##### Source material #####
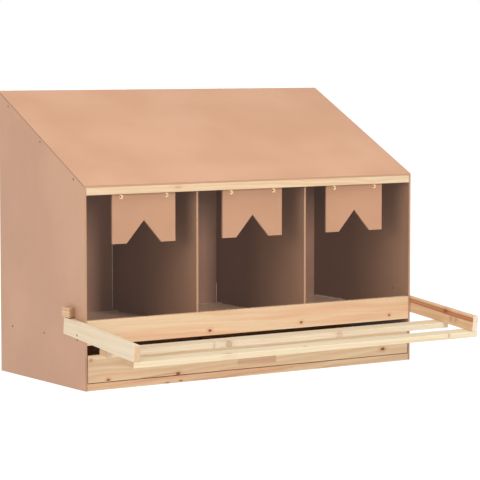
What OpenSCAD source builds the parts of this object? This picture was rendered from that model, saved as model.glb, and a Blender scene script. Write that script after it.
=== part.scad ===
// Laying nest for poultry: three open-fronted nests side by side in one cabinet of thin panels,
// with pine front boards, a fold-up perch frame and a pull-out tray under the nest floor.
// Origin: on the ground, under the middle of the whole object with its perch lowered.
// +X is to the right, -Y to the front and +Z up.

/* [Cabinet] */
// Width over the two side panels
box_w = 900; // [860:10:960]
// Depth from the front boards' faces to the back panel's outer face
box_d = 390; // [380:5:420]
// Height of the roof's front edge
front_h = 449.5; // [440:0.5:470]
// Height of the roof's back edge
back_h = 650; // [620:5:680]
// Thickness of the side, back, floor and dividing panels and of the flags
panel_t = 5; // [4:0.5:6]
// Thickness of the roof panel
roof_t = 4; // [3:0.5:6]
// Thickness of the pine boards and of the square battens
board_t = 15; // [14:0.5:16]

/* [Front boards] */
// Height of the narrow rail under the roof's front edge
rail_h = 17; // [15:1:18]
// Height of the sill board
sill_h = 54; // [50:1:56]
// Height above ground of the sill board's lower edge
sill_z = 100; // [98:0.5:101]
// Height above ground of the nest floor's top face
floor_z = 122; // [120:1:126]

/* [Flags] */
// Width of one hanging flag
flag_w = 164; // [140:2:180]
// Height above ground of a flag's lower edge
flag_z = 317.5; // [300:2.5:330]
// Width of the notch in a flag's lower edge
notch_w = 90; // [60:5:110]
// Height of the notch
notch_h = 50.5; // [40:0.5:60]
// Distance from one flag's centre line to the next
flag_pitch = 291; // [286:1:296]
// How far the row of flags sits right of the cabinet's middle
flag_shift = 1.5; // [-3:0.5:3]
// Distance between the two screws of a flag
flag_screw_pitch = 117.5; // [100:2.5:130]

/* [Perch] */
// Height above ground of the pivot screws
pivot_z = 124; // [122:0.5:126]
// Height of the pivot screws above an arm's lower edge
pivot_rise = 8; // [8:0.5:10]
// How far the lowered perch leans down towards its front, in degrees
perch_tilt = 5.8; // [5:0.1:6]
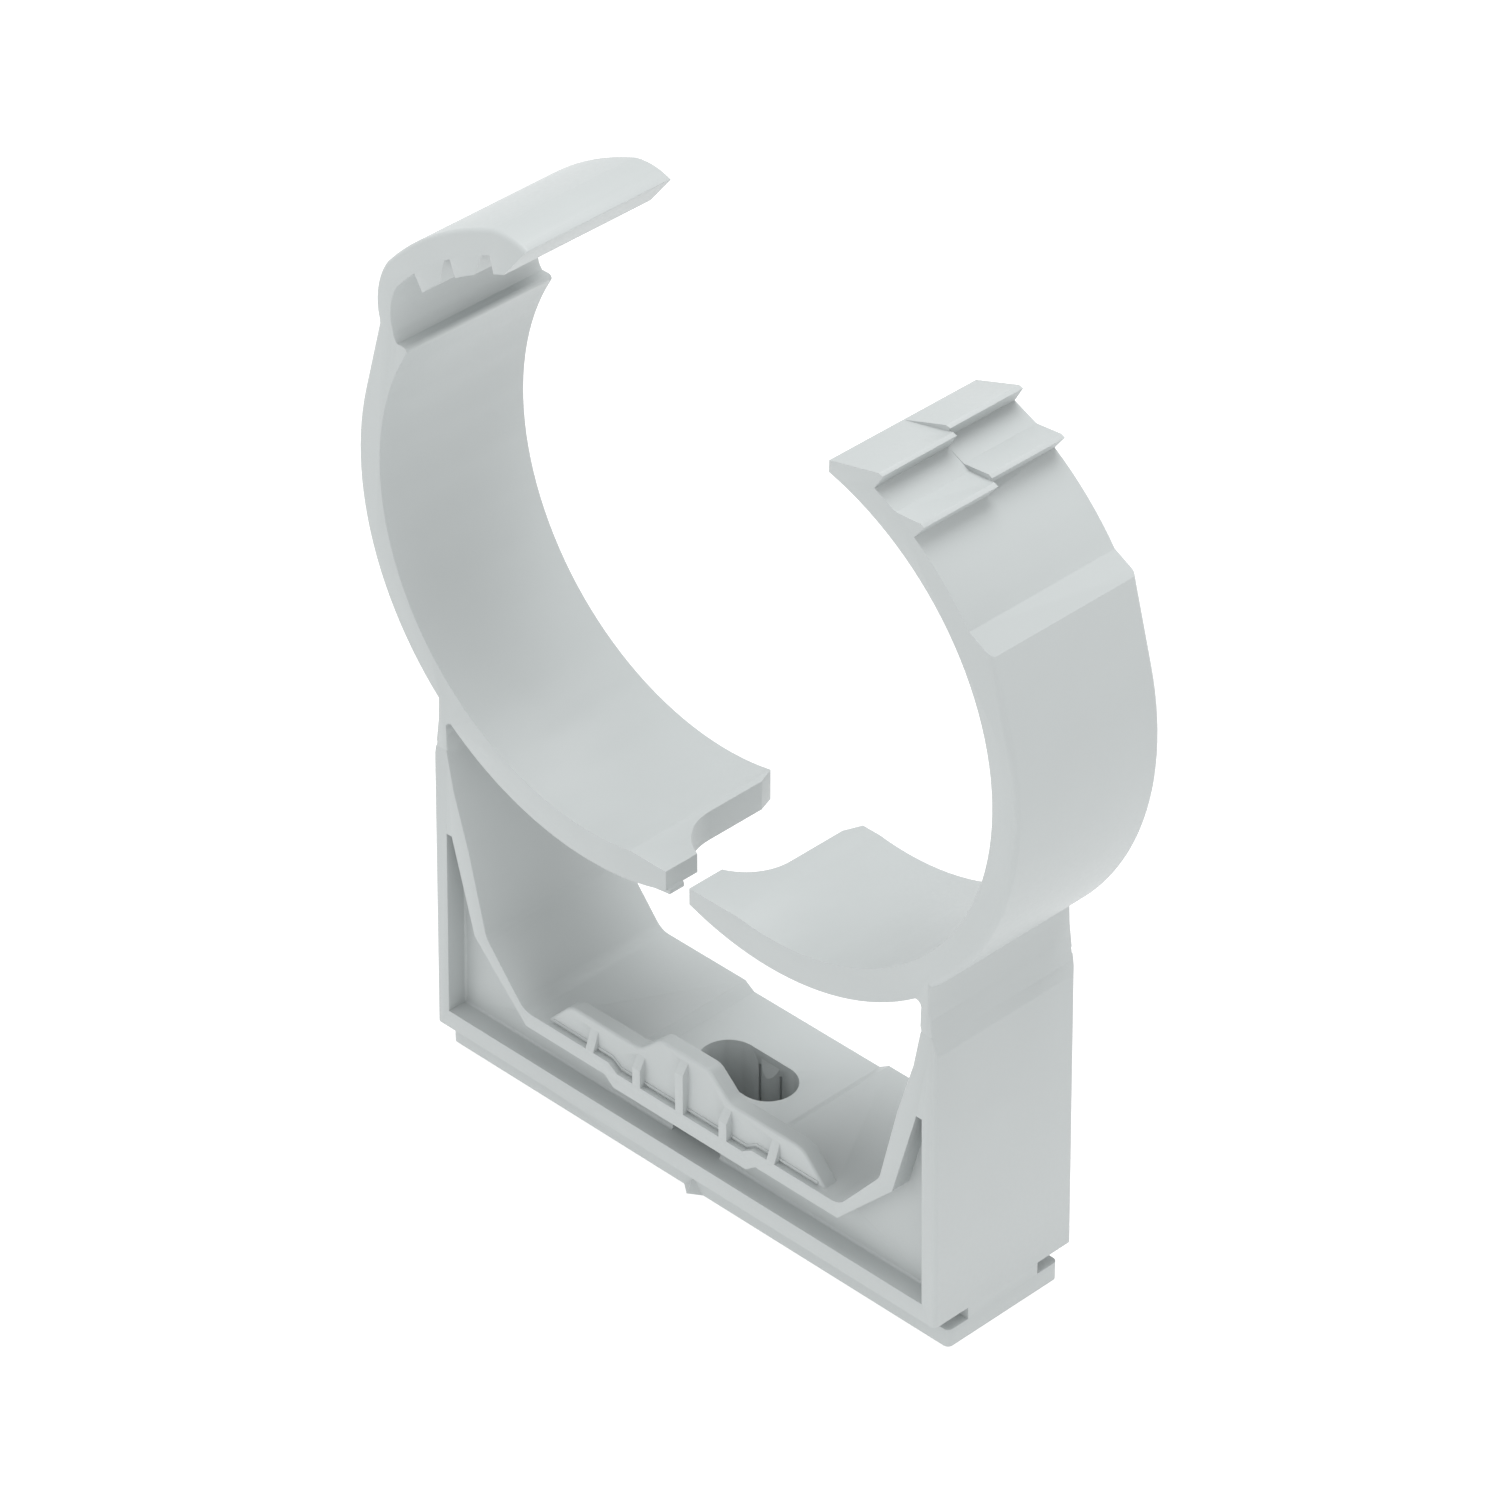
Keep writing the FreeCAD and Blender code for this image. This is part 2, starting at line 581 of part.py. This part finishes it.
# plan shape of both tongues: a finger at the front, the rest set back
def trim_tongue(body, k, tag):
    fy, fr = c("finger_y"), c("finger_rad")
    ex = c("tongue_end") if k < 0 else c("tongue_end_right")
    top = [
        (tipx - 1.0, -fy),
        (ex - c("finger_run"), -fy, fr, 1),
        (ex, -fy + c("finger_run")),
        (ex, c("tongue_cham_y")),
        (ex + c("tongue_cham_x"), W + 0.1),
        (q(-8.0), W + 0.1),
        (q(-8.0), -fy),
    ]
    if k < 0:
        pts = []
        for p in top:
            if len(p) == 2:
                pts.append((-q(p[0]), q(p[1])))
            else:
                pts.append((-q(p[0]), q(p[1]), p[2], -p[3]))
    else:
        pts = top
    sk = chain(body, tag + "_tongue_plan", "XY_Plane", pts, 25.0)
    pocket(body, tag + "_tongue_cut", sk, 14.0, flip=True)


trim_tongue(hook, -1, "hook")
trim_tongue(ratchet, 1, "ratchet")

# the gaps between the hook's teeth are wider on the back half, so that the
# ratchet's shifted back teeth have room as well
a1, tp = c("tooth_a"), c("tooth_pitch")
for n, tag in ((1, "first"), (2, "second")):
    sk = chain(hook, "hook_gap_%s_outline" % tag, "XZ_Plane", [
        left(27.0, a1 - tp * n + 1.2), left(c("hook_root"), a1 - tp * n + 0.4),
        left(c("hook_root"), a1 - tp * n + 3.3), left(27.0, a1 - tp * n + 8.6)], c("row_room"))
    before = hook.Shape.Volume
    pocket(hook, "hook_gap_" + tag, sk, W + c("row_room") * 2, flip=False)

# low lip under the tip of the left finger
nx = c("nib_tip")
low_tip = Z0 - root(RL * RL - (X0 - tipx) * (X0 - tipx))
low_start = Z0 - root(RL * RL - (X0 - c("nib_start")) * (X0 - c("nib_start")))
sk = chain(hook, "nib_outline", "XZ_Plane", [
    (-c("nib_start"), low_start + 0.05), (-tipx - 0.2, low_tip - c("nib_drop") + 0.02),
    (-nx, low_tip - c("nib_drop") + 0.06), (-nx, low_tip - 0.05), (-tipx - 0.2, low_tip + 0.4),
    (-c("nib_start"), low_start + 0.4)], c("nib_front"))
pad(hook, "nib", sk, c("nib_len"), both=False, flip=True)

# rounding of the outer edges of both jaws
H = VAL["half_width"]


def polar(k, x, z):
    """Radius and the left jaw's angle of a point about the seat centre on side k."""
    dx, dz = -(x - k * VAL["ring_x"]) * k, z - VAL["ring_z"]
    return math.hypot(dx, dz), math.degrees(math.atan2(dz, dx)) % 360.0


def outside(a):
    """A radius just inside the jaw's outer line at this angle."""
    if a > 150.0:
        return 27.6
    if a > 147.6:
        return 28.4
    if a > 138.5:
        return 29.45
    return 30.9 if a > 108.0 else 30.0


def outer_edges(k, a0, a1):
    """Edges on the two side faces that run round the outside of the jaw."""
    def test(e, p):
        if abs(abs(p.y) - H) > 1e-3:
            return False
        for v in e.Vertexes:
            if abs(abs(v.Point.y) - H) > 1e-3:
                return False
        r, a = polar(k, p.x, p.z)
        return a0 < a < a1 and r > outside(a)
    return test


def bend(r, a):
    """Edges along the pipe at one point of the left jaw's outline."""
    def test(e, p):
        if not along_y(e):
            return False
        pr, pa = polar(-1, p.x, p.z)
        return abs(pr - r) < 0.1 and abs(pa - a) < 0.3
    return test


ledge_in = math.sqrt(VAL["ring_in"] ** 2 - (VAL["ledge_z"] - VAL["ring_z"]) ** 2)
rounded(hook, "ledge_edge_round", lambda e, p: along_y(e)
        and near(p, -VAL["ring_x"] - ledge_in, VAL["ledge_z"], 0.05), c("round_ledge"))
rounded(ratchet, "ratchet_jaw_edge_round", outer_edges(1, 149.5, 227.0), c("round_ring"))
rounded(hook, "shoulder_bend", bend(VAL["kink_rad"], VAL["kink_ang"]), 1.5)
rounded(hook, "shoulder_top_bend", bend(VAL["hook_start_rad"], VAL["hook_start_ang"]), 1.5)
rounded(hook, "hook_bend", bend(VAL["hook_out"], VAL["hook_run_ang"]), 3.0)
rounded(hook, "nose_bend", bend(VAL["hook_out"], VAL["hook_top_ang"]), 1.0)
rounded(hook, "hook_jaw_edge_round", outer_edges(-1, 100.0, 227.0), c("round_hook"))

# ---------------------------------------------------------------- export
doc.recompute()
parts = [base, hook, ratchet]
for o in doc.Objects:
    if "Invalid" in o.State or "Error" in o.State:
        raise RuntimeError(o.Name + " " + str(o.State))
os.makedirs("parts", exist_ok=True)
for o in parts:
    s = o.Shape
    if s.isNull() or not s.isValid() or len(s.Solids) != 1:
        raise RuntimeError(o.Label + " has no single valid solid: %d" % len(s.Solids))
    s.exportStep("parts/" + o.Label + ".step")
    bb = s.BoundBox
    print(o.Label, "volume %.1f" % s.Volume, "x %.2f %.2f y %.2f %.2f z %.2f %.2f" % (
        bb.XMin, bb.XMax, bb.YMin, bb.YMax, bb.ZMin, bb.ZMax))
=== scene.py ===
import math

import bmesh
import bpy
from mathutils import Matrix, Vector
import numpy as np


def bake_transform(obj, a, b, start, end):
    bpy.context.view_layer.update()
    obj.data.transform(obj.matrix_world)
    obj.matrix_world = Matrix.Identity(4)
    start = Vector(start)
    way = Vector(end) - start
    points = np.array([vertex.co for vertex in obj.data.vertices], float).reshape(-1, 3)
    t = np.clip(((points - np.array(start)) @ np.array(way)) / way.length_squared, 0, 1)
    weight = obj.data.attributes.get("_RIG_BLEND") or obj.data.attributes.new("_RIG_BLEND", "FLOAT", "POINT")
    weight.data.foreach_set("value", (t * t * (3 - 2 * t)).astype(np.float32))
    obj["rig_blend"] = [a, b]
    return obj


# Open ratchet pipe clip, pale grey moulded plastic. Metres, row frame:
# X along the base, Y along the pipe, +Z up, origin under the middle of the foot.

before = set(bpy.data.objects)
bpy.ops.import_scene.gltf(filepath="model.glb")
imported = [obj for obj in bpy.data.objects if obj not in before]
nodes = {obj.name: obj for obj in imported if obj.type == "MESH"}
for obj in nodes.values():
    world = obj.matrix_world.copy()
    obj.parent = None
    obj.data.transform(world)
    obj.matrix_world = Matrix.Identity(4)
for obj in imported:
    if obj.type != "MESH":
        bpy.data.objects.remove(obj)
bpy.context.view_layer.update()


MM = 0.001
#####
> [What you need to do] Give back, word for word, only the lines above from the line holding "if s.isNull() or" to the line holding "bpy.data.objects.remove(obj)", both included.

> [Completed task]
    if s.isNull() or not s.isValid() or len(s.Solids) != 1:
        raise RuntimeError(o.Label + " has no single valid solid: %d" % len(s.Solids))
    s.exportStep("parts/" + o.Label + ".step")
    bb = s.BoundBox
    print(o.Label, "volume %.1f" % s.Volume, "x %.2f %.2f y %.2f %.2f z %.2f %.2f" % (
        bb.XMin, bb.XMax, bb.YMin, bb.YMax, bb.ZMin, bb.ZMax))
=== scene.py ===
import math

import bmesh
import bpy
from mathutils import Matrix, Vector
import numpy as np


def bake_transform(obj, a, b, start, end):
    bpy.context.view_layer.update()
    obj.data.transform(obj.matrix_world)
    obj.matrix_world = Matrix.Identity(4)
    start = Vector(start)
    way = Vector(end) - start
    points = np.array([vertex.co for vertex in obj.data.vertices], float).reshape(-1, 3)
    t = np.clip(((points - np.array(start)) @ np.array(way)) / way.length_squared, 0, 1)
    weight = obj.data.attributes.get("_RIG_BLEND") or obj.data.attributes.new("_RIG_BLEND", "FLOAT", "POINT")
    weight.data.foreach_set("value", (t * t * (3 - 2 * t)).astype(np.float32))
    obj["rig_blend"] = [a, b]
    return obj


# Open ratchet pipe clip, pale grey moulded plastic. Metres, row frame:
# X along the base, Y along the pipe, +Z up, origin under the middle of the foot.

before = set(bpy.data.objects)
bpy.ops.import_scene.gltf(filepath="model.glb")
imported = [obj for obj in bpy.data.objects if obj not in before]
nodes = {obj.name: obj for obj in imported if obj.type == "MESH"}
for obj in nodes.values():
    world = obj.matrix_world.copy()
    obj.parent = None
    obj.data.transform(world)
    obj.matrix_world = Matrix.Identity(4)
for obj in imported:
    if obj.type != "MESH":
        bpy.data.objects.remove(obj)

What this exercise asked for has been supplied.